Further, the rules of civil procedure apply as stated so long as they do not conflict with the Workers’ Compensation Act. The provision for patient authorization in the Code the majority references does so conflict. Moreover, the physician-patient privilege does not apply to these records since these records are exempted by virtue of the employee having filed his workers’ compensation cause of action.

“No physician or surgeon shall be permitted to disclose any information he or she may have acquired in attending any patient in a professional character, necessary to enable him or her professionally to serve the patient, except *** (4) in all actions brought by or against the patient, his or her personal representative, a beneficiary under a policy of insurance, or the executor or administrator of his or her estate wherein the patient’s physical or mental condition is an issue ***.” 735 ILCS 5/8 — 802 (West 2008).

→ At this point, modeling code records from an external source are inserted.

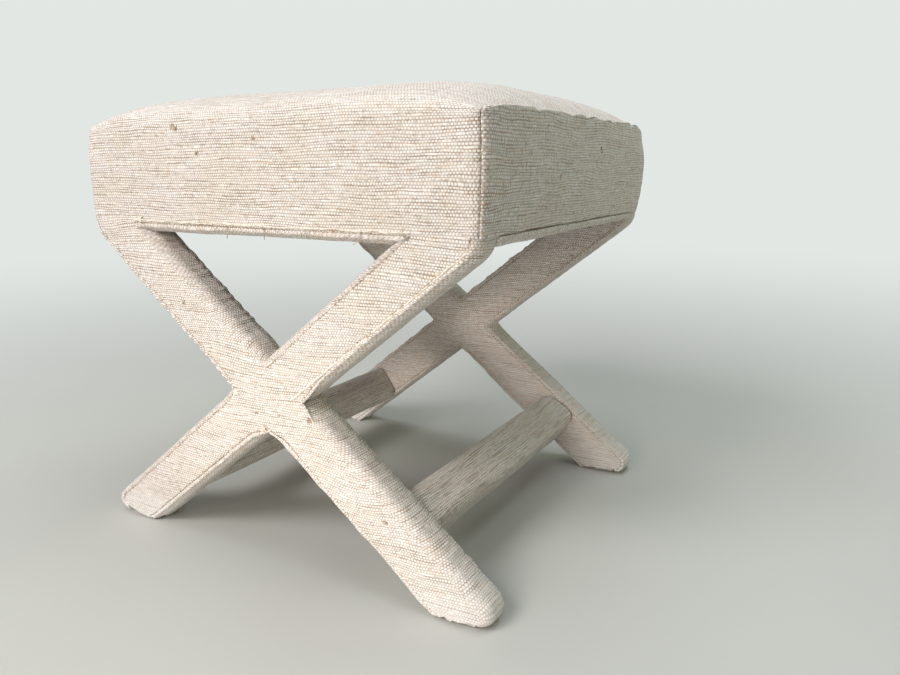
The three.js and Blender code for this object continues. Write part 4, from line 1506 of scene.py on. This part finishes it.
def rib_weave_group():
    """Rows of beads set like bricks: their height, the painted shade of the gaps round them and
    their yarn.
    """
    tree, given, result = new_weave_group()
    calc = partial(math_node, tree)
    cloth = given["Cloth"]
    axes = add_node(tree, "SeparateXYZ", Vector=cloth).outputs
    run = axes["X"]

    wave = calc("SUBTRACT", noise_node(tree, cloth, WANDER_SCALE, detail=3.0), 0.5)
    thickness = noise_node(tree, cloth, THICKNESS_SCALE, detail=1.0)
    down = summed(tree, axes["Y"], (wave, given["Wander"]), (thickness, given["Unevenness"]))
    row = calc("DIVIDE", down, given["Rib Pitch"])
    row_number = calc("FLOOR", row)
    gap_number = calc("ROUND", row)
    yarn_shade = row_noise(tree, run, row_number, "yarn")
    slub_here = ramp_node(tree, row_noise(tree, run, row_number, "slub"), low=0.57, high=0.72)
    long_gap = row_noise(tree, run, gap_number, "long gap")
    short_gap = row_noise(tree, run, gap_number, "short gap")
    gap_depth = summed(tree, long_gap, (short_gap, SHORT_GAP_SHARE))
    gap_depth = ramp_node(tree, gap_depth, low=0.84, high=1.20)

    bead = calc("DIVIDE", run, given["Bead Length"])
    slide = row_noise(tree, run, row_number, "slide")
    bead = summed(tree, bead, (row_number, ROW_SHIFT_SHARE), (slide, SLIDE_SHARE))
    lone = white_noise(tree, calc("FLOOR", bead), row_number)
    lengthwise = calc("SUBTRACT", calc("FRACT", bead), 0.5)
    across = calc("SUBTRACT", calc("FRACT", row), 0.5)
    thick = ramp_node(tree, yarn_shade, low=0.35, high=0.68)
    across_fall = summed(tree, ACROSS_FALL, (thick, THICK_YARN_FALL), (gap_depth, GAP_FALL))
    lengthwise_fall = summed(tree, LENGTHWISE_FALL, (slub_here, SLUB_FALL))
    fall = calc("MULTIPLY", calc("POWER", across, 2.0), across_fall)
    end_fall = calc("MULTIPLY", calc("POWER", lengthwise, 2.0), lengthwise_fall)
    fall = calc("ADD", fall, end_fall)
    dome = calc("SQRT", calc("SUBTRACT", 1.0, calc("MINIMUM", fall, 1.0)))
    fibres = noise_node(tree, cloth, FIBRE_SCALE, detail=2.0)
    rises = ((lone, BEAD_RISE_SHARE), (slub_here, SLUB_RISE_SHARE), (fibres, FIBRE_RISE_SHARE))
    # Painted shade in the hollows round each bead, darker where the gap between rows runs deep
    deep = summed(tree, SHALLOW_GAP_SHARE, (gap_depth, 1 - SHALLOW_GAP_SHARE))
    crevice_shade = ramp_node(tree, fall, low=0.22, high=0.95)

    feed(tree, result["Height"], summed(tree, dome, *rises))
    feed(tree, result["Gap Shade"], calc("MULTIPLY", crevice_shade, deep))
    feed(tree, result["Yarn"], yarn_shade)
    feed(tree, result["Bead"], lone)
    return tree


def cover_cloth(weave, name, marks_scale, marks_share, wander):
    """Natural hand-woven cotton: cream beads, painted tan shade in the gaps, pale and warm patches,
    dark marks, painted floor light on the feet.
    """
    material, tree, shader = new_material(name)
    calc = partial(math_node, tree)
    ramp = partial(ramp_node, tree)
    mix = partial(mix_colours, tree)
    place = cloth_place(tree)
    group = tree.nodes.new("ShaderNodeGroup")
    group.node_tree = weave
    feed(tree, group.inputs["Cloth"], place)
    feed(tree, group.inputs["Wander"], wander)
    threads = group.outputs
    patches = noise_node(tree, place, PATCH_SCALE, detail=3.0)
    warm = noise_node(tree, place, WARM_SCALE, detail=3.0)
    marks = noise_node(tree, place, marks_scale, detail=3.0)

    bead = mix(ramp(patches, low=0.36, high=0.60), CREAM, PALE)
    bead = mix(ramp(warm, low=0.55, high=0.83), bead, WARM)
    bead = mix(ramp(threads["Yarn"], low=0.55, high=0.85), bead, PALEST_CREAM)
    bead = mix(calc("MULTIPLY", threads["Bead"], DULL_SHARE), bead, DULL)
    # Painted shade in the gaps between beads, warmer in the warm patches
    gap = mix(ramp(warm, low=0.50, high=0.66), GAP_SHADE, WARM_GAP_SHADE)
    marked = calc("MULTIPLY", ramp(marks, low=0.50, high=0.72), marks_share)
    # The painted gap shade, or a dark mark where one is darker
    shade_and_marks = calc("MAXIMUM", threads["Gap Shade"], marked)

    # Painted light from the floor: the cloth is painted paler towards the floor, and its painted
    # gap shade is lifted there
    height = add_node(tree, "SeparateXYZ", Vector=object_place(tree)).outputs["Z"]
    painted_floor_light = calc("MULTIPLY", ramp(height, low=PAINTED_FLOOR_LIGHT_START, high=PAINTED_FLOOR_LIGHT_FULL), PAINTED_FLOOR_LIGHT_SHARE)
    bead = mix(painted_floor_light, bead, PALEST_CREAM)
    shade_and_marks = calc("MULTIPLY", shade_and_marks, summed(tree, 1.0, (painted_floor_light, -PAINTED_FLOOR_LIGHT_GAP_LIFT)))
    rough = summed(tree, WEAVE_ROUGHNESS, (threads["Gap Shade"], CREVICE_ROUGHNESS))
    colour = mix(shade_and_marks, bead, gap)
    finish(tree, shader, colour, rough, threads["Height"], WEAVE_DEPTH, WEAVE_STRENGTH)
    shader.inputs["Sheen Weight"].default_value = SHEEN
    shader.inputs["Sheen Roughness"].default_value = SHEEN_ROUGHNESS
    return material


def yarn(name, light, dark):
    """Twisted cotton thread, unevenly coloured along its length."""
    material, tree, shader = new_material(name)
    place = object_place(tree)
    shade = noise_node(tree, place, scale=260.0, detail=3.0)
    twist = noise_node(tree, place, scale=2600.0, detail=1.0)
    colour = mix_colours(tree, ramp_node(tree, shade, low=0.34, high=0.66), light, dark)
    finish(tree, shader, colour, YARN_ROUGHNESS, twist, TWIST_DEPTH)
    return material


def wood(name, light, dark, scale):
    """Plain sawn wood with grain along X."""
    material, tree, shader = new_material(name)
    scales = (scale, scale * GRAIN_STRETCH, scale * GRAIN_STRETCH)
    grain = noise_node(tree, object_place(tree), scales, detail=4.0)
    colour = mix_colours(tree, ramp_node(tree, grain, low=0.35, high=0.65), light, dark)
    rough = summed(tree, WOOD_ROUGHNESS, (grain, GRAIN_ROUGHNESS))
    finish(tree, shader, colour, rough, grain, GRAIN_DEPTH)
    return material


def lining_cloth():
    """Thin plain-woven lining."""
    material, tree, shader = new_material("lining_cloth")
    cells = add_node(tree, "Mapping", Vector=cloth_place(tree))
    cells.inputs["Scale"].default_value = (1 / LINING_PITCH, 1 / LINING_PITCH, 1)
    checks = add_node(
        tree,
        "TexWave",
        Vector=cells.outputs["Vector"],
        Scale=LINING_WAVE_SCALE,
        Distortion=LINING_DISTORTION,
    ).outputs["Fac"]
    colour = mix_colours(tree, checks, LINING_DARK, LINING_LIGHT)
    finish(tree, shader, colour, LINING_ROUGHNESS, checks, LINING_DEPTH)
    return material


def steel():
    """Zinc-plated steel with fine marks."""
    material, tree, shader = new_material("zinc_steel")
    marks = noise_node(tree, object_place(tree), scale=900.0, detail=3.0)
    feed(tree, shader.inputs["Base Color"], mix_colours(tree, marks, STEEL_DARK, STEEL_LIGHT))
    rough = summed(tree, STEEL_ROUGHNESS, (marks, MARK_ROUGHNESS))
    feed(tree, shader.inputs["Roughness"], rough)
    shader.inputs["Metallic"].default_value = 1.0
    return material


MATERIALS = {}


def make_materials():
    """One material for each finish."""
    weave = rib_weave_group()
    for name, values in CLOTHS.items():
        MATERIALS[name] = cover_cloth(weave, name, *values)
    for name, colours in YARNS.items():
        MATERIALS[name] = yarn(name, *colours)
    for name, values in WOODS.items():
        MATERIALS[name] = wood(*values)
    MATERIALS["dust_cover_cloth"] = lining_cloth()
    MATERIALS["steel"] = steel()


def dress_frame():
    """Wood and steel on the frame's own parts."""
    for name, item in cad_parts.items():
        if any(word in name for word in COVERED_WORDS):
            continue
        material = "timber"
        if "bolt" in name or "screw" in name:
            material = "steel"
        elif name == "seat_board":
            material = "plywood"
        item.data.materials.clear()
        item.data.materials.append(MATERIALS[material])


# The camera

CAMERA_PLACE = Vector((0.4903, -0.6949, 0.3917))
CAMERA_YAW = math.radians(-30.206)
CAMERA_PITCH = math.radians(13.181)
CAMERA_ROLL = math.radians(-0.281)
CAMERA_SENSOR = 36
CAMERA_NEAR = 0.01
PICTURE_WIDTH = 900
FOCAL_PIXELS = 721.33


def make_camera():
    """The camera at the photograph's place."""
    level = Vector((math.cos(CAMERA_YAW), -math.sin(CAMERA_YAW), 0))
    ahead = Vector((math.sin(CAMERA_YAW), math.cos(CAMERA_YAW), 0))
    forward = ahead * math.cos(CAMERA_PITCH) - Vector((0, 0, math.sin(CAMERA_PITCH)))
    upright = level.cross(forward)
    right = level * math.cos(CAMERA_ROLL) + upright * math.sin(CAMERA_ROLL)
    up = upright * math.cos(CAMERA_ROLL) - level * math.sin(CAMERA_ROLL)
    data = bpy.data.cameras.new("camera")
    data.sensor_width = CAMERA_SENSOR
    data.lens = FOCAL_PIXELS / PICTURE_WIDTH * CAMERA_SENSOR
    data.clip_start = CAMERA_NEAR
    camera = bpy.data.objects.new("camera", data)
    turn = Matrix((right, up, -forward)).transposed().to_4x4()
    camera.matrix_world = Matrix.Translation(CAMERA_PLACE) @ turn
    bpy.context.scene.collection.objects.link(camera)
    bpy.context.scene.camera = camera


# The stage

FLOOR_REACH = 6.0
FLOOR_DARK = (0.51, 0.51, 0.48)
FLOOR_LIGHT = (0.55, 0.55, 0.52)
FLOOR_ROUGHNESS = 0.8
FADE_START = 0.5
FADE_END = 3.5
FADE_SOFTNESS = 0.85
BACKDROP = (0.76, 0.80, 0.775)
AMBIENT_COLOUR = (1.0, 0.90, 0.68)
AMBIENT = 0.086

# Each lamp: its name, its place, what it points at, its size, power and colour, and how wide
# a cone it lights
LAMPS = (
    ("key", (-0.9, -2.7, 2.5), (0, 0, 0.25), 1.5, 87, (1.0, 0.985, 0.975), math.pi),
    ("top", (0.2, 0.1, 2.4), (0, 0, 0.4), 2.0, 38, (0.88, 0.95, 1.0), math.pi),
    ("bounce", (0.85, 1.2, 0.6), (0.1, 0, 0.4), 0.6, 0.9, (0.80, 1.0, 0.74), 1.3),
    ("front", (0.1, -2.4, 0.68), (0, 0, 0.15), 1.2, 21, (1.0, 0.95, 0.88), math.pi),
    ("low", (0.35, -1.9, 0.15), (0, 0, 0.09), 0.25, 0.18, (1.0, 0.93, 0.84), 0.32),
)


def lamp(name, place, aim, size, power, colour, spread):
    """A soft square lamp that points at a place and lights a cone as wide as its spread."""
    data = bpy.data.lights.new(name, "AREA")
    data.shape = "SQUARE"
    data.size = size
    data.energy = power
    data.color = colour
    data.spread = spread
    item = bpy.data.objects.new(name, data)
    item.location = place
    item.rotation_euler = (Vector(aim) - Vector(place)).to_track_quat("-Z", "Y").to_euler()
    item.visible_camera = False
    bpy.context.scene.collection.objects.link(item)


def backdrop_rays(tree):
    """1 for the rays that see the backdrop: straight, mirrored or through glass."""
    rays = tree.nodes.new("ShaderNodeLightPath").outputs
    seen = math_node(tree, "MAXIMUM", rays["Is Camera Ray"], rays["Is Glossy Ray"])
    return math_node(tree, "MAXIMUM", seen, rays["Is Transmission Ray"])


def make_floor():
    """A pale floor that fades into the backdrop as it goes away."""
    x = FLOOR_REACH * np.array([-1, 1, 1, -1])
    y = FLOOR_REACH * np.array([-1, -1, 1, 1])
    floor = new_mesh("floor", stacked(x, y, 0.0), np.array([[0, 1, 2, 3]]))
    material, tree, shader = new_material("floor_paint")
    place = object_place(tree)
    cloud = noise_node(tree, place, scale=3.0, detail=4.0)
    feed(tree, shader.inputs["Base Color"], mix_colours(tree, cloud, FLOOR_DARK, FLOOR_LIGHT))
    shader.inputs["Roughness"].default_value = FLOOR_ROUGHNESS
    length = tree.nodes.new("ShaderNodeVectorMath")
    length.operation = "LENGTH"
    tree.links.new(place, length.inputs[0])
    away = math_node(tree, "ADD", length.outputs["Value"], FADE_SOFTNESS)
    near = math_node(tree, "DIVIDE", 1.0, away)
    low, high = (1 / (distance + FADE_SOFTNESS) for distance in (FADE_START, FADE_END))
    far = math_node(tree, "MULTIPLY", ramp_node(tree, near, low, high), backdrop_rays(tree))
    pale = add_node(tree, "Emission", Color=BACKDROP).outputs["Emission"]
    surface = mix_shaders(tree, far, shader.outputs["BSDF"], pale)
    tree.links.new(surface, tree.nodes["Material Output"].inputs["Surface"])
    floor.data.materials.append(material)


def make_world():
    """A dim warm light from all round, behind which the backdrop is seen."""
    world = bpy.data.worlds.new("studio")
    bpy.context.scene.world = world
    world.use_nodes = True
    tree = world.node_tree
    light = tree.nodes["Background"]
    feed(tree, light.inputs["Color"], AMBIENT_COLOUR)
    feed(tree, light.inputs["Strength"], AMBIENT)
    seen = add_node(tree, "Background", Color=BACKDROP, Strength=1.0)
    shaders = [node.outputs["Background"] for node in (light, seen)]
    surface = mix_shaders(tree, backdrop_rays(tree), *shaders)
    tree.links.new(surface, tree.nodes["World Output"].inputs["Surface"])


def make_stage():
    """The floor, the world and the lamps."""
    bpy.context.scene.view_settings.view_transform = "Standard"
    make_floor()
    make_world()
    for values in LAMPS:
        lamp(*values)


make_camera()
make_materials()
dress_frame()
seat_covers()
for side_name, side_seed in (("front", 200), ("rear", 300)):
    frame_covers(side_name, side_seed)
stretcher_covers()
foot_soles()
dust_cover()
make_stage()
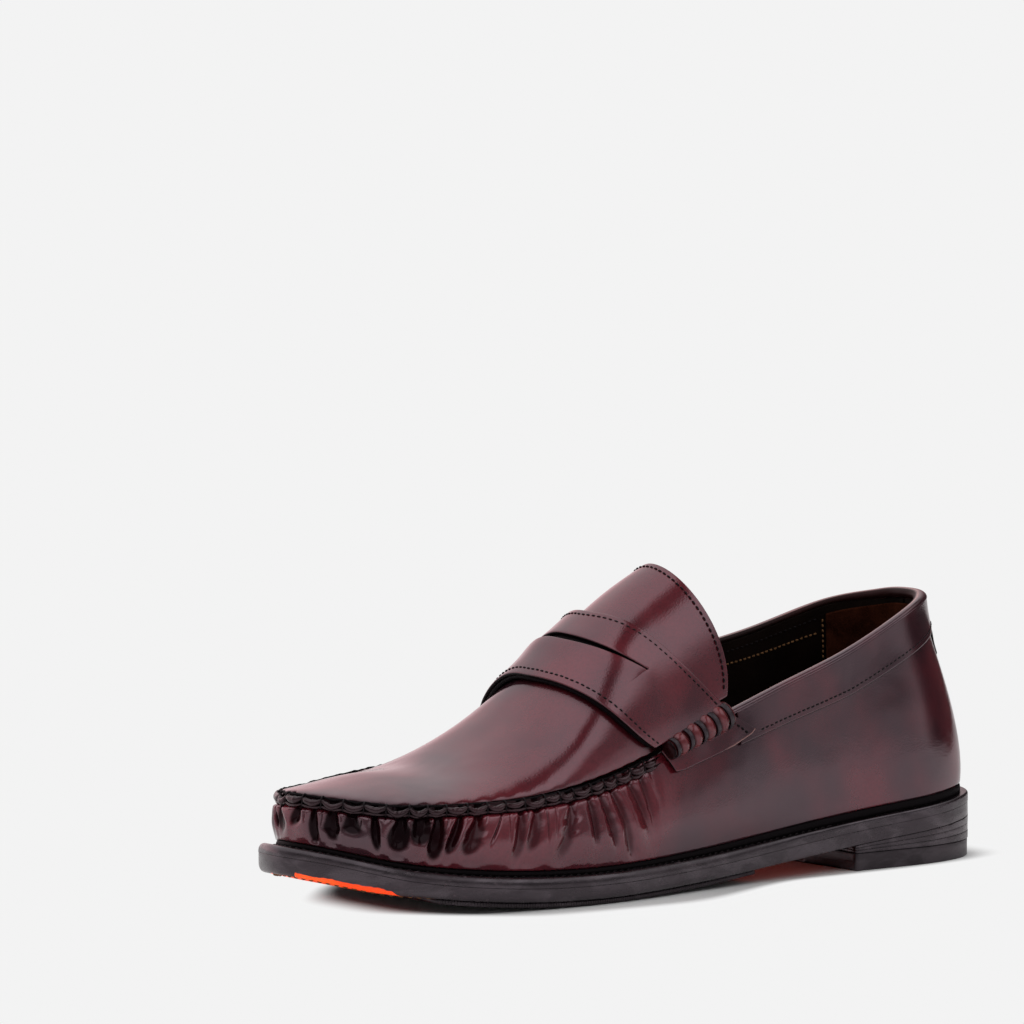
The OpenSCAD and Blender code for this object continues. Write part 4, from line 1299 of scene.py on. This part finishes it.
def studio_floor():
    """Plain pale floor; away from the shoe the camera sees it as even paper."""
    f = Finish("paper_floor")
    camera_ray = f.camera_ray()
    paper = f.mix(f.noise(900, 2), (0.88, 0.88, 0.88), (0.90, 0.90, 0.90))
    x, y, _ = f.axes(f.place)
    ahead = f.times(x, -1.0)
    half = f.math("SUBTRACT", f.span(ahead, 0.06, 0.14, 0.038, 0.061), f.span(ahead, 0.19, 0.262, 0.0, 0.034))
    across = f.math("DIVIDE", y, half)
    along = f.math("DIVIDE", f.add_up(x, 0.098), 0.134)
    far = f.add_up(*(f.math("POWER", f.math("ABSOLUTE", way), 4.0) for way in (along, across)))
    share = f.times(f.span(f.math("POWER", far, 0.25), 0.94, 1.10), camera_ray)
    f.set(color=f.mix(camera_ray, paper, FLOOR_SEEN), roughness=0.9, specular=0.0)
    glow = f.made("ShaderNodeEmission", {"Color": PAPER_SEEN})
    blended = f.made("ShaderNodeMixShader", {0: share, 1: f.shader.outputs[0], 2: glow})
    f.link(blended, f.tree.nodes["Material Output"].inputs["Surface"])
    grid = np.linspace(-4.5, 4.5, 10) / MM
    x, y = np.meshgrid(grid, grid, indexing="ij")
    faces = cells(len(grid), len(grid), False, False).reshape(-1, 4)[:, ::-1].tolist()
    mesh_object("studio_floor", np.stack([x, y, 0 * x], -1).reshape(-1, 3), faces, f.material)


def studio_world():
    """Bright paper behind the shoe and above it, dimmer on the camera's side and towards the heel."""
    world = bpy.data.worlds.new("studio")
    bpy.context.scene.world = world
    world.use_nodes = True
    w = Nodes(world.node_tree, "Generated")

    def towards(way):
        return w.made("ShaderNodeVectorMath", {0: w.place, 1: tuple(way)}, "Value", operation="DOT_PRODUCT")

    up, behind = towards(UP), towards(AWAY)
    card = w.span(towards((AWAY + RIGHT) / math.sqrt(2)), 0.60, 0.92, 1.0, 0.06)
    far_level = w.times(w.span(up, 0.10, 0.50, 1.08, 0.86), card)
    near_level = w.span(up, 0.45, 0.68, w.span(up, 0.10, 0.20, 0.48, 0.22), 1.0)
    level = w.span(behind, -0.10, 0.30, near_level, far_level)
    sideways = w.math("ABSOLUTE", w.math("SUBTRACT", towards(RIGHT), 0.30))
    gap = w.span(sideways, 0.07, 0.17, 0.10, 1.0)
    level = w.times(level, w.span(up, 0.45, 0.62, 1.0, gap))
    seen = w.camera_ray()
    background = w.tree.nodes["Background"]
    w.link(w.span(seen, 0.0, 1.0, level, PAPER_SEEN[0]), background.inputs["Strength"])
    low_behind = w.times(w.span(behind, 0.0, 0.4), w.span(up, 0.2, 0.7, 1.0, 0.0))
    warm = w.mix(w.span(low_behind, 0.0, 1.0), (1, 1, 1), (1, 0.76, 0.78))
    w.link(w.mix(seen, warm, (1, 1, 1)), background.inputs["Color"])


def aim(thing, place, back):
    """Puts a light or camera in the scene, with its own z axis along back."""
    back = unit(np.array(back, float))
    right = unit(np.cross(UP, back))
    turn = Matrix(np.stack([right, np.cross(back, right), back], 1).tolist()).to_4x4()
    turn.translation = place
    thing.matrix_world = turn
    bpy.context.scene.collection.objects.link(thing)


def studio_softbox():
    place, target, size, radiance = (-0.55, 0.60, 1.8), (-0.11, 0, 0.05), (1.3, 0.9), 1.35
    data = bpy.data.lights.new("overhead", "AREA")
    data.shape = "RECTANGLE"
    data.size, data.size_y = size
    data.energy = radiance * math.pi * size[0] * size[1]
    data.color = (1.0, 0.96, 0.94)
    light = bpy.data.objects.new("overhead", data)
    light.visible_glossy = False
    aim(light, place, np.array(place) - np.array(target))


def studio_camera():
    data = bpy.data.cameras.new("camera")
    data.sensor_width, data.lens = 36.0, LENS
    data.clip_start, data.clip_end = 0.1, 50
    camera = bpy.data.objects.new("camera", data)
    back = UP * math.sin(PITCH) - AWAY * math.cos(PITCH)
    aim(camera, TARGET + back * RANGE, back)
    bpy.context.scene.camera = camera


studio_floor()
studio_world()
studio_camera()
studio_softbox()
bpy.context.scene.view_settings.view_transform = "Standard"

The majority concedes that HIPAA does not apply

Clearly, defendant failed to timely comply since, as plaintiff stated at orals, the records were produced at the hearing but plaintiff was neither shown the records nor permitted to copy them. The best practice in the future would be for all parties to agree in advance to reasonable copying costs being charged by the medical provider. However, the Commission also needs to amend its standard regulations to so state. Many statutes require fees of witnesses to be the same as fees for witnesses before the circuit court (see, e.g., 225 ILCS 320/22 (West 2008) (Illinois Plumbing License Act provision relating to witnesses at hearings, subpoenas, and fees); 210 ILCS 125/17 (West 2008) (Swimming Facility Act provision providing for subpoenas and witness fees); 55 ILCS 5/3 — 14043 (West 2008) (Counties Code pertaining to officers and employees in Cook County providing for subpoenas and witness fees)), yet the Workers’ Compensation Act does not. The Commission needs to clearly establish specific appropriate fees for witnesses, production of medical records, and photocopies consistent with the workers’ compensation statute and Code of Civil Procedure.

For these reasons, this matter should be remanded for the assessment of sanctions, including fees and costs.